Great. Contact Paul Klingman of the DMT department at De Anza College. We had to use your older book for the Solidworks Surfacing class he teaches.
https://www.deanza.edu/dmt/dmtinfo/faculty/index.html
Sounds great Matt, I’m excited as well.
I’m from the perspective of 15+ yrs SW experience but almost none in surfacing. I’ve got potential mold work ahead that could utilize surfacing tools so I’m hoping to learn some soon. Your approach sounds great as defining how tools work is a good foundation but the real life workflow and challenges are what makes the difference. Without surfacing I think we can get stuck in a hack n slash method of modeling that leaves us short of smooth and pleasing geometry if that makes sense.

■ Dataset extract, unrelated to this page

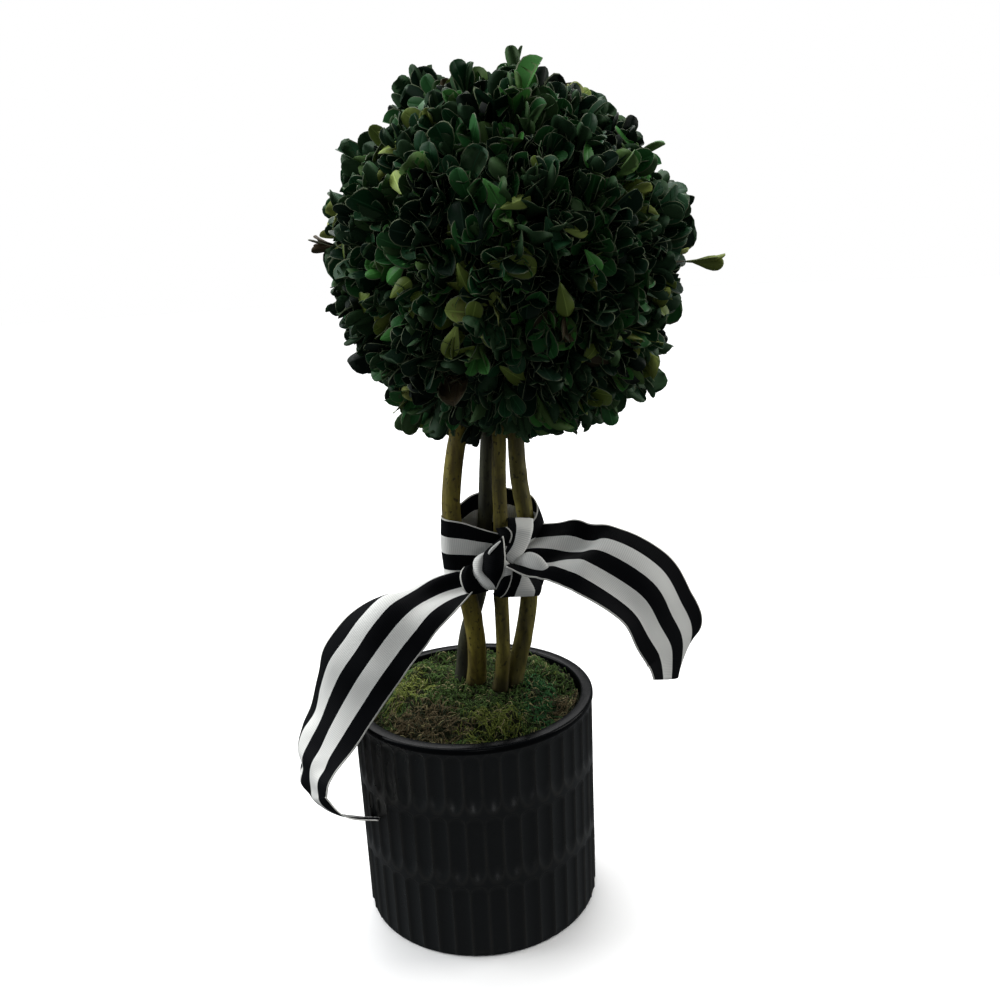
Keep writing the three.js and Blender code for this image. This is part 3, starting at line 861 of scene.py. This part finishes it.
# The layers of sprays from the outside in: how many, how deep under the outline and how long their leaves
# in millimetres, and the order in which the spiral's axes are taken, so that no layer repeats another.
LAYERS = ((810, 0, 16.6, (0, 1, 2)), (400, 11, 15.5, (1, 2, 0)), (260, 24, 15, (2, 0, 1)))
# Places where the clipped outline stands out or in: direction, width as a share, and height in millimetres.
OUTLINE_BUMPS = (
    ((-0.39, 0.23, 0.89), 0.36, 5.5), ((0.38, 0.23, 0.89), 0.26, 4.0), ((0.0, 0.25, 0.97), 0.25, 2.0),
    ((0.66, -0.1, 0.74), 0.3, -4.0), ((-0.87, 0.12, 0.49), 0.16, 5.0), ((0.5, -0.2, -0.84), 0.3, 6.0),
    ((-0.58, -0.2, -0.79), 0.22, 3.5), ((-0.8, -0.15, -0.55), 0.22, -3.0), ((0.8, -0.12, -0.58), 0.25, 2.5),
)


def ball_outline(directions):
    """How far the clipped ball stands out from round, in each direction, in metres: full low down, square
    at the top left and top right, flat at the upper right, and uneven all over."""
    x, _, z = directions.T
    stand = 3.5 * ease(-0.3, -0.62, z) - 2.0 * ease(-0.8, -1, z)
    stand += 1.2 * ease(-0.35, -0.9, x) * ease(-0.6, -0.2, z) * ease(0.75, 0.35, z)
    for spot, size, height in OUTLINE_BUMPS:
        apart = np.linalg.norm(directions - unit(np.array(spot)), axis=1)
        stand += height * np.exp(-((apart / size) ** 2))
    return (stand + 2.4 * ripples(directions, 0.75, 91, 2)) * MM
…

Yeah, Ivan, that’s kind of who this is aimed at. People who already know the software but need a boost in the why’s and wherefore’s of surfacing. There will definitely be a mold design example in there.
Another topics:
1. Convincing case studies illustrating the real-life differences in using Boundary vs Loft vs Fill. All have their pros and cons, and the best way to showcase those is by comparing them side by side on the same case study
2. When to “reverse engineer” a surface and when to patch it.
I have several examples that I work through showing real world workflow when creating a model. I’ve also got a somewhat more academic explanation of what each tool does. So if you learn by example, or learn by explanation, there is something for both approaches.
Thanks for the suggestions!
This is very exciting, Matt.
One possible topic in the future: can’t wait to see how you will use the new C3 torsion constraint introduced by SW 2020.
Great ideas. Yes, I’m developing a terminology primer for splines. Some of the new stuff is kind of confusing, and I’ll have a section of the Splines chapter devoted to just explaining the various terms.